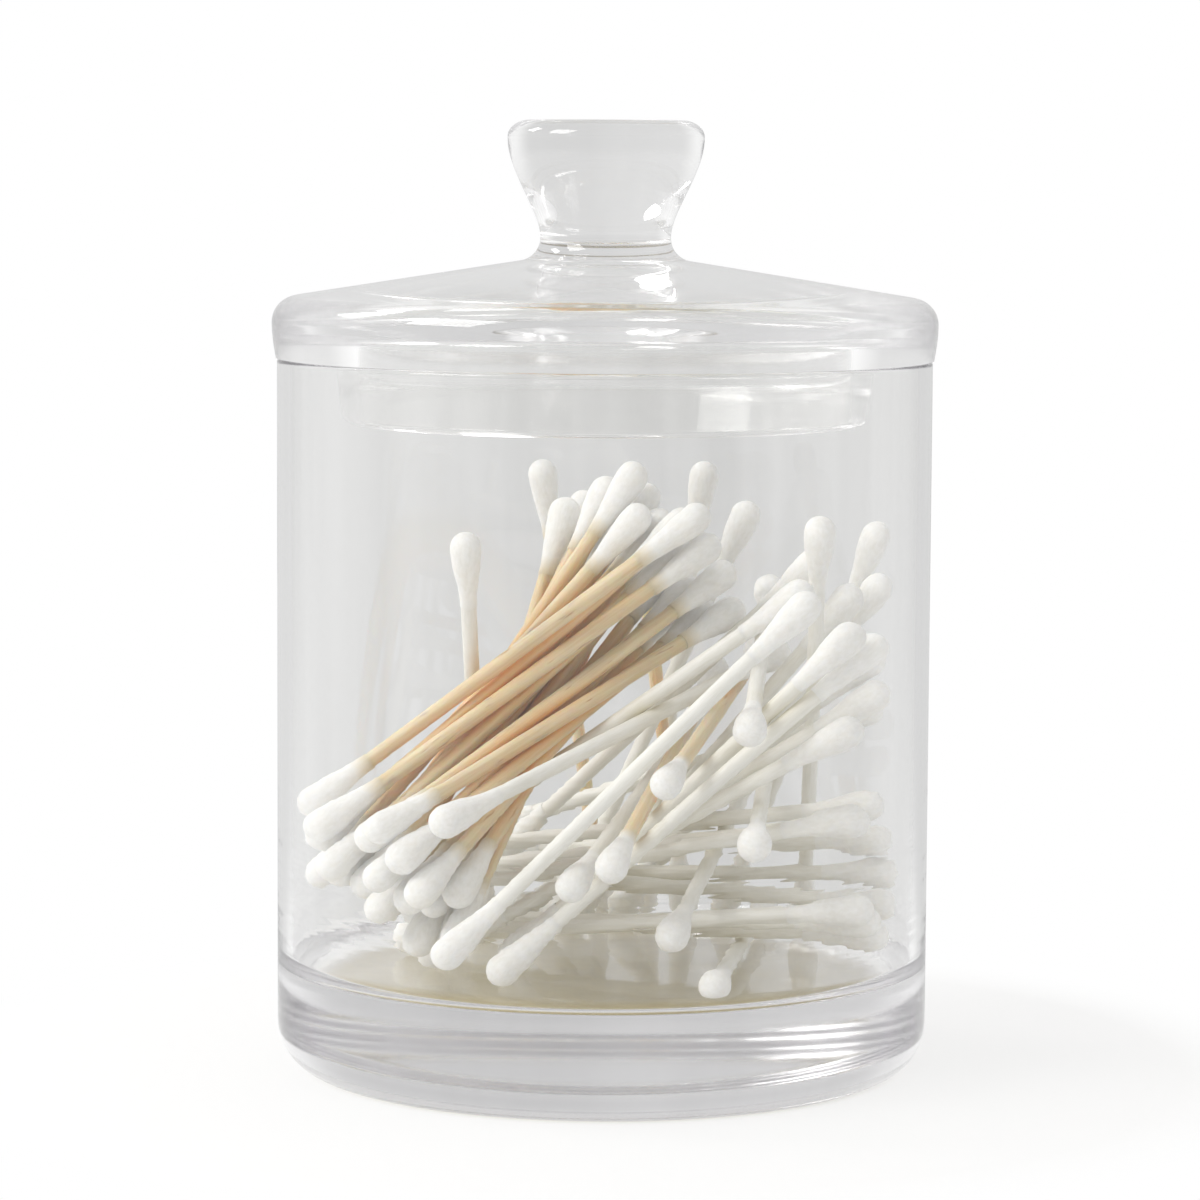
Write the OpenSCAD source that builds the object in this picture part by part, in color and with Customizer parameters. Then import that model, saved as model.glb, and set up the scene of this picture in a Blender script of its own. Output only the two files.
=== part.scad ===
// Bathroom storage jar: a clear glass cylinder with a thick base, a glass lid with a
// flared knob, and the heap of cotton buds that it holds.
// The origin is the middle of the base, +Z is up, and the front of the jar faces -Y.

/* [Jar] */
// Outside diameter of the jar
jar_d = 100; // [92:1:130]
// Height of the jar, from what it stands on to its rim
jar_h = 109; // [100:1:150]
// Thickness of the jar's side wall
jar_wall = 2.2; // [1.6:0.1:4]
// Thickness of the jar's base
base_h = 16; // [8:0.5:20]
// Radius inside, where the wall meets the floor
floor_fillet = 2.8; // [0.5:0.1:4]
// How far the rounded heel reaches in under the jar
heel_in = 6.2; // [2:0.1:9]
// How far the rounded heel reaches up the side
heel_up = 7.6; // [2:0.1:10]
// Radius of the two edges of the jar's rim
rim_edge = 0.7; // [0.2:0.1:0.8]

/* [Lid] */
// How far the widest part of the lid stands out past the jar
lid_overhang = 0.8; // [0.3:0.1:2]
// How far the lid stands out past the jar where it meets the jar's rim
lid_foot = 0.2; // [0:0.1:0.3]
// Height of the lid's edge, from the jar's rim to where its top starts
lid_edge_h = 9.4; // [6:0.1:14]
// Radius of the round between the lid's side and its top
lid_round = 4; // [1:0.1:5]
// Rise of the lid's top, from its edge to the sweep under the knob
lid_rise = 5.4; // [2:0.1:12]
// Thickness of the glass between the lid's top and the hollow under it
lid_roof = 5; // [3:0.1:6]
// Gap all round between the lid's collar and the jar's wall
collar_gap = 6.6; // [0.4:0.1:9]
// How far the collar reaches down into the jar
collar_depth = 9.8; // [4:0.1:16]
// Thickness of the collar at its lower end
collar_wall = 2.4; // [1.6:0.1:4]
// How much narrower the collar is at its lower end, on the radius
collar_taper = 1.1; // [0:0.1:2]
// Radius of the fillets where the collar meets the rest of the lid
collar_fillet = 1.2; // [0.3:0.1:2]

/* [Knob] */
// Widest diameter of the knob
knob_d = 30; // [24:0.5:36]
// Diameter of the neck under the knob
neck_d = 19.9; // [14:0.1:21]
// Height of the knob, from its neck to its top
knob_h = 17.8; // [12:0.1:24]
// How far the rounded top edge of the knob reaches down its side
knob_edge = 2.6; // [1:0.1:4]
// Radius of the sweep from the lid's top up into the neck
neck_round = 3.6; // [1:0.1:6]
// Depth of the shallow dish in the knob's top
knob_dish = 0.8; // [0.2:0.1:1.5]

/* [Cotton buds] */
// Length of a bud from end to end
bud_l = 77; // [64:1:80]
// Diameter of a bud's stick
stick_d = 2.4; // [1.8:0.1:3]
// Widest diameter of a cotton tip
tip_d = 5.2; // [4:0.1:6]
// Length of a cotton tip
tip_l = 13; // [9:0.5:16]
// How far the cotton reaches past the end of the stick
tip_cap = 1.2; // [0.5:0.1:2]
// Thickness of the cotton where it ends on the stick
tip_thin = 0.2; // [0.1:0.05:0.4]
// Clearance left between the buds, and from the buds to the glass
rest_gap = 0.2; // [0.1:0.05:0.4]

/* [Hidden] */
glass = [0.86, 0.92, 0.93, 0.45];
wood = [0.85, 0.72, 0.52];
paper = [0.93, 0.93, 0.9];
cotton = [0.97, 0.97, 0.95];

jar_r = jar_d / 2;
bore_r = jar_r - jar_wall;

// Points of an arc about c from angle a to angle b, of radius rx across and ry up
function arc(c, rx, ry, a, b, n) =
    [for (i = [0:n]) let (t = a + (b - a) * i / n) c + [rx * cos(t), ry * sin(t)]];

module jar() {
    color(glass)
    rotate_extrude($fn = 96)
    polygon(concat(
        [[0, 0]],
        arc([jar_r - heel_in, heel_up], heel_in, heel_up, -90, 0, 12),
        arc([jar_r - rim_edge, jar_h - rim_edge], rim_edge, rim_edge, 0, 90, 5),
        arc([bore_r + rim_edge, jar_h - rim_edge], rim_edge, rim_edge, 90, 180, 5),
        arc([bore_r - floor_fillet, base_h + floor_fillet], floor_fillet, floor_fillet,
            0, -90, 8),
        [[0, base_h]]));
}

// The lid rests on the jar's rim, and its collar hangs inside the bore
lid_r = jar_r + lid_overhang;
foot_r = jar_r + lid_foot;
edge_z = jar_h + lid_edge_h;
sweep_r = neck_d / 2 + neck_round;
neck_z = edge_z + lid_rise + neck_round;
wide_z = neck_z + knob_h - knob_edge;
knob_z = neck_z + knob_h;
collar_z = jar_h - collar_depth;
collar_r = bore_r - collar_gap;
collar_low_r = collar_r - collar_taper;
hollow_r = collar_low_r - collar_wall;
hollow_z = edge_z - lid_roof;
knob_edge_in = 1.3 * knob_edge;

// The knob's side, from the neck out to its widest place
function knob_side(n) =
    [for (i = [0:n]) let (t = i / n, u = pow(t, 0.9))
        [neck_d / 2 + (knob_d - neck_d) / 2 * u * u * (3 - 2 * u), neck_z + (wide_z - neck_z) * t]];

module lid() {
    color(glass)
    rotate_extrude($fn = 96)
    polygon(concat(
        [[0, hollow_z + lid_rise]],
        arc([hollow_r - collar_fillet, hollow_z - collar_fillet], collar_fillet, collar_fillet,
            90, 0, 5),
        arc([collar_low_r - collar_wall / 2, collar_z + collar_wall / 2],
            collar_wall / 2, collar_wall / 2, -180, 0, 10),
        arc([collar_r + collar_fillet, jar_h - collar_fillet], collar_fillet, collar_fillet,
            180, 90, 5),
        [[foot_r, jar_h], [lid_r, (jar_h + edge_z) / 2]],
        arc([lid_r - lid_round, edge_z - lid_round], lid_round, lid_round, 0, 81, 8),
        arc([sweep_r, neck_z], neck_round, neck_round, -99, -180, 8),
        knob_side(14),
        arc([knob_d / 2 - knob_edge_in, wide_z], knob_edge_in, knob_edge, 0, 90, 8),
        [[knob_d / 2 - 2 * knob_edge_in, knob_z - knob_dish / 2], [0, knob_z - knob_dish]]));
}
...
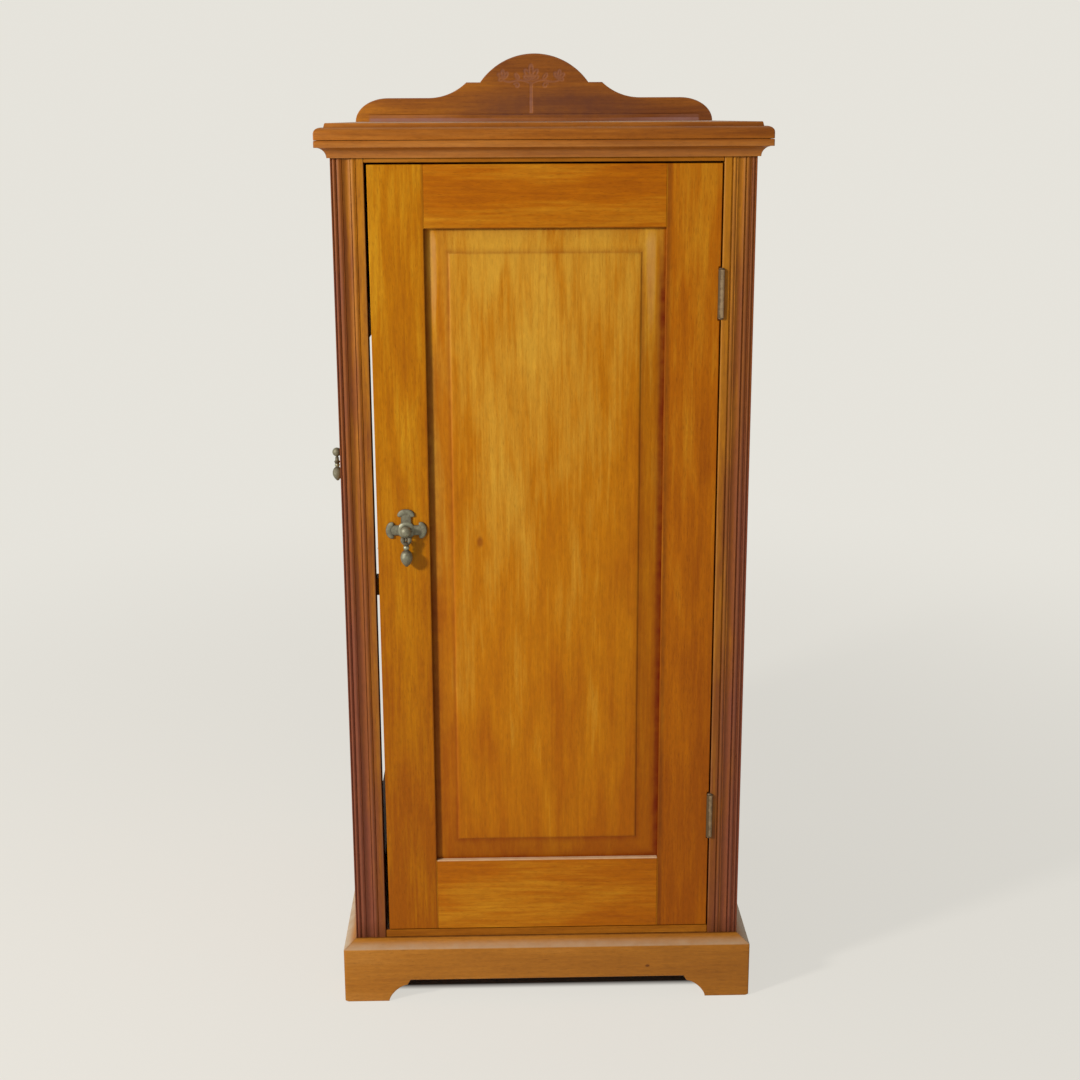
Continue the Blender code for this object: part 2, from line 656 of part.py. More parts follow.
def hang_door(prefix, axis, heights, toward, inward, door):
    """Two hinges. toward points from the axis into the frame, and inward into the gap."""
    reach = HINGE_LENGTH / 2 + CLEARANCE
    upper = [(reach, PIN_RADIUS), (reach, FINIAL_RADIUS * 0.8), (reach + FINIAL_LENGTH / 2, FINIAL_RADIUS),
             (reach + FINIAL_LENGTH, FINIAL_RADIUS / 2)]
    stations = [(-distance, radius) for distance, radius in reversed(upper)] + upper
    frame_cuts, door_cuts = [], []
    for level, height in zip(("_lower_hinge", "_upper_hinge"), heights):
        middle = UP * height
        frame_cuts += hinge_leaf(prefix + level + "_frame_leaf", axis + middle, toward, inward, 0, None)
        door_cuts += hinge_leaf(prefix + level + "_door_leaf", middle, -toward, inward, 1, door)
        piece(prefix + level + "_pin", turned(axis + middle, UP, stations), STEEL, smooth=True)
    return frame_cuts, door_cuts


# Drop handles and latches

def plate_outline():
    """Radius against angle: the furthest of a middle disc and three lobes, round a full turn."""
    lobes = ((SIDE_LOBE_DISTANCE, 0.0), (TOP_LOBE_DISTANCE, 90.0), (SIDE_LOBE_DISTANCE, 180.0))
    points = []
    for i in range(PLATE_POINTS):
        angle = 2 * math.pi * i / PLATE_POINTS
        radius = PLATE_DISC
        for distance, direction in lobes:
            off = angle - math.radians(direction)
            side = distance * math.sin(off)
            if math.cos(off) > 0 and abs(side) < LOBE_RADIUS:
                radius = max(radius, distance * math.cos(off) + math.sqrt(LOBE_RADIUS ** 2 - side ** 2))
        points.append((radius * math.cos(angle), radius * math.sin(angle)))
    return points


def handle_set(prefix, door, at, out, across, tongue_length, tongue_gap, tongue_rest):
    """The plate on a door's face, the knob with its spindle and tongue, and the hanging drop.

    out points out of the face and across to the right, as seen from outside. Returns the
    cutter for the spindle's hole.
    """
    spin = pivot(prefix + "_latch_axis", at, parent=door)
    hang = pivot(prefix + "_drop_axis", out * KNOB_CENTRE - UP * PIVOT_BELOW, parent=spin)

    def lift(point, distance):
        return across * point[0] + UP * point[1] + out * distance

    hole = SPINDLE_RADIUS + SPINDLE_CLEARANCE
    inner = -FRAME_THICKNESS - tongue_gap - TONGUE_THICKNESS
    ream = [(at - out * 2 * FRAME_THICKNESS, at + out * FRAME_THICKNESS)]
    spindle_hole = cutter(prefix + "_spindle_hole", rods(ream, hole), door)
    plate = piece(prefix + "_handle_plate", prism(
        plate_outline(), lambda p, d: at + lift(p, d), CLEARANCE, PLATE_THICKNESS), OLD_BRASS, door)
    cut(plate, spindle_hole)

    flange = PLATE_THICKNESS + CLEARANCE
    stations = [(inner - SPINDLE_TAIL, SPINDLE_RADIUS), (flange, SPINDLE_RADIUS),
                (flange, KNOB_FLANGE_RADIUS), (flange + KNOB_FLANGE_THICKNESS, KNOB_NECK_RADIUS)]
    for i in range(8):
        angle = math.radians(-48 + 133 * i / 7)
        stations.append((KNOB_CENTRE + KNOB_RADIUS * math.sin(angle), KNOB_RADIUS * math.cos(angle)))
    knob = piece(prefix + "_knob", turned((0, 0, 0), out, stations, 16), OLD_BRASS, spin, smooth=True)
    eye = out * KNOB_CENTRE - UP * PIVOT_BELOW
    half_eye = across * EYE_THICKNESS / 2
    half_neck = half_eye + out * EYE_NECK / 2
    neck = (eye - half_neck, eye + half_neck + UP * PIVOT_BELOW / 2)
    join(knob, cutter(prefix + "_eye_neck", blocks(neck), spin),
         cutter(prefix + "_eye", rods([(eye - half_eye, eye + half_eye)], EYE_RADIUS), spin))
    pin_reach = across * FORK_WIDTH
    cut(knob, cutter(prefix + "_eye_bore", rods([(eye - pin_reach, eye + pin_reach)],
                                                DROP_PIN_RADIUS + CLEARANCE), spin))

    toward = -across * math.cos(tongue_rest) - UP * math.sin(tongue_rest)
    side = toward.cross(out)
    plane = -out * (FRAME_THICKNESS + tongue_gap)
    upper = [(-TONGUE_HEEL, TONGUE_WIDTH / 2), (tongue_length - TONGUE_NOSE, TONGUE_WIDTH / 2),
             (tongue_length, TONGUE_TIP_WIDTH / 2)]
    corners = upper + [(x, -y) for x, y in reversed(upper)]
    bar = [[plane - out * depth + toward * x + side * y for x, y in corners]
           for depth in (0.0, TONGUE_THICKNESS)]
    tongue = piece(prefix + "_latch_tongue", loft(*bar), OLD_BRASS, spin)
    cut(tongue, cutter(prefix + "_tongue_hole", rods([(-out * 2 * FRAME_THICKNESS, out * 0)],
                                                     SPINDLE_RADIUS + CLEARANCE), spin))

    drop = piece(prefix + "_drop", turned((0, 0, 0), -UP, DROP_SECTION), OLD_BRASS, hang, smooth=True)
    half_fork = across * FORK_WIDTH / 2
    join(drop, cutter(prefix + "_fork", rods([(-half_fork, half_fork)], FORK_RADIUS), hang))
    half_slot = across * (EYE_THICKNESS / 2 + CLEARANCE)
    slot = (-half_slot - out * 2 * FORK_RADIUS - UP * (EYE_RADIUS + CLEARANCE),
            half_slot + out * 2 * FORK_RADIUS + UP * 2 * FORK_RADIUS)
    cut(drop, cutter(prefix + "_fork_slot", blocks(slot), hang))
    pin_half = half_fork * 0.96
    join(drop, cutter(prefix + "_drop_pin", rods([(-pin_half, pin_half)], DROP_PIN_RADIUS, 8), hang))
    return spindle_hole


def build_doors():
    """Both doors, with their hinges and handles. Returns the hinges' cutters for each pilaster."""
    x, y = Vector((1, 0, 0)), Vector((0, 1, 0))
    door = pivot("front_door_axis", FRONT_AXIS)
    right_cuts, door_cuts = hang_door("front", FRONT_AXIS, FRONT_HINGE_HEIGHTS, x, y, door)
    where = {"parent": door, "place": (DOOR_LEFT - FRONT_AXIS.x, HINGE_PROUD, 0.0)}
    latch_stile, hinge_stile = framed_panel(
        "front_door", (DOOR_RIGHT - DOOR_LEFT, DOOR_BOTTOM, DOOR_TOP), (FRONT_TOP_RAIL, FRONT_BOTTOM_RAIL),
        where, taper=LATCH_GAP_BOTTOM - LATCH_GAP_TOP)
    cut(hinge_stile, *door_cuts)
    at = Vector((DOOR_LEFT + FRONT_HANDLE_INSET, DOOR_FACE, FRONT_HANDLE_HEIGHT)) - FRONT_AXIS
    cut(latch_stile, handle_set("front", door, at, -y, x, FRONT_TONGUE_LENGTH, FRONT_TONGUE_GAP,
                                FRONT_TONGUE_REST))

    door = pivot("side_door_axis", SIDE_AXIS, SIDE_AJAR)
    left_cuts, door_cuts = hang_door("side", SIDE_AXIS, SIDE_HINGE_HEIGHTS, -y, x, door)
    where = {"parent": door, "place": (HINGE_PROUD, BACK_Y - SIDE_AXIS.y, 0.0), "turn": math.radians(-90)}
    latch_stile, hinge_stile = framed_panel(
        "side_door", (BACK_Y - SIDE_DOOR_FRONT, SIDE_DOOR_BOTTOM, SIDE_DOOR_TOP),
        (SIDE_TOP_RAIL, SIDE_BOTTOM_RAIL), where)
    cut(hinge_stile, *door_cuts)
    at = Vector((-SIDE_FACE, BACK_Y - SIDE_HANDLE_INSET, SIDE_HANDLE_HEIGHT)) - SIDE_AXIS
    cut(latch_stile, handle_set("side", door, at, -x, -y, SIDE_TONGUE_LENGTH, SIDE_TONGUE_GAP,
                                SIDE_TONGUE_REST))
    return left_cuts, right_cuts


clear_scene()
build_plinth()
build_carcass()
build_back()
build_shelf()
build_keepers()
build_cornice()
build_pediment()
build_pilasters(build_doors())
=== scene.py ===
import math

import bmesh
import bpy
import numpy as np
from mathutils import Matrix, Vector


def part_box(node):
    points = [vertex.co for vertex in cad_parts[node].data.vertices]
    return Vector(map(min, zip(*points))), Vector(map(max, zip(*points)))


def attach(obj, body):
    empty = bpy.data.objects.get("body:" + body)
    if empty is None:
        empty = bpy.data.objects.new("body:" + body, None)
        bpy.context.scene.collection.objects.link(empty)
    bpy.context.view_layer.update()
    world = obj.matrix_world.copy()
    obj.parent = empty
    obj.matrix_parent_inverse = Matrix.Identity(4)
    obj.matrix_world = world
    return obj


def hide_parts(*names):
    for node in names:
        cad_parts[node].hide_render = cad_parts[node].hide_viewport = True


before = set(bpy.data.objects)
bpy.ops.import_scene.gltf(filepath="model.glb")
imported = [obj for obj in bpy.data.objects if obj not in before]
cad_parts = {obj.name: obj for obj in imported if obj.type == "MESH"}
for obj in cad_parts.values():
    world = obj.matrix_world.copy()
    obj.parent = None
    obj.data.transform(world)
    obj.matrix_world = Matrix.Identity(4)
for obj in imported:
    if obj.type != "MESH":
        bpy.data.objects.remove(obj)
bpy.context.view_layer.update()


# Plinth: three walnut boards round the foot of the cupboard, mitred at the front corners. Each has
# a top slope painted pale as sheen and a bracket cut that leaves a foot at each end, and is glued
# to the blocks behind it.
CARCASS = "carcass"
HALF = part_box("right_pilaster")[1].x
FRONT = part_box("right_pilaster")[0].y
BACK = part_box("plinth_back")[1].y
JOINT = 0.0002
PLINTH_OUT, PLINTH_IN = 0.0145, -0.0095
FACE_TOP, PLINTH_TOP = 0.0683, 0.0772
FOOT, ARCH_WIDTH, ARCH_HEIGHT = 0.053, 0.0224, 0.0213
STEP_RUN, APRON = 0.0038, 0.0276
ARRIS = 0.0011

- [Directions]
Retype, in the same exact form, the lines of the material above from the line holding "clear_scene()" through the line holding "bpy.context.scene.collection.objects.link(empty)".

- [Exercise answer]
clear_scene()
build_plinth()
build_carcass()
build_back()
build_shelf()
build_keepers()
build_cornice()
build_pediment()
build_pilasters(build_doors())
=== scene.py ===
import math

import bmesh
import bpy
import numpy as np
from mathutils import Matrix, Vector


def part_box(node):
    points = [vertex.co for vertex in cad_parts[node].data.vertices]
    return Vector(map(min, zip(*points))), Vector(map(max, zip(*points)))


def attach(obj, body):
    empty = bpy.data.objects.get("body:" + body)
    if empty is None:
        empty = bpy.data.objects.new("body:" + body, None)
        bpy.context.scene.collection.objects.link(empty)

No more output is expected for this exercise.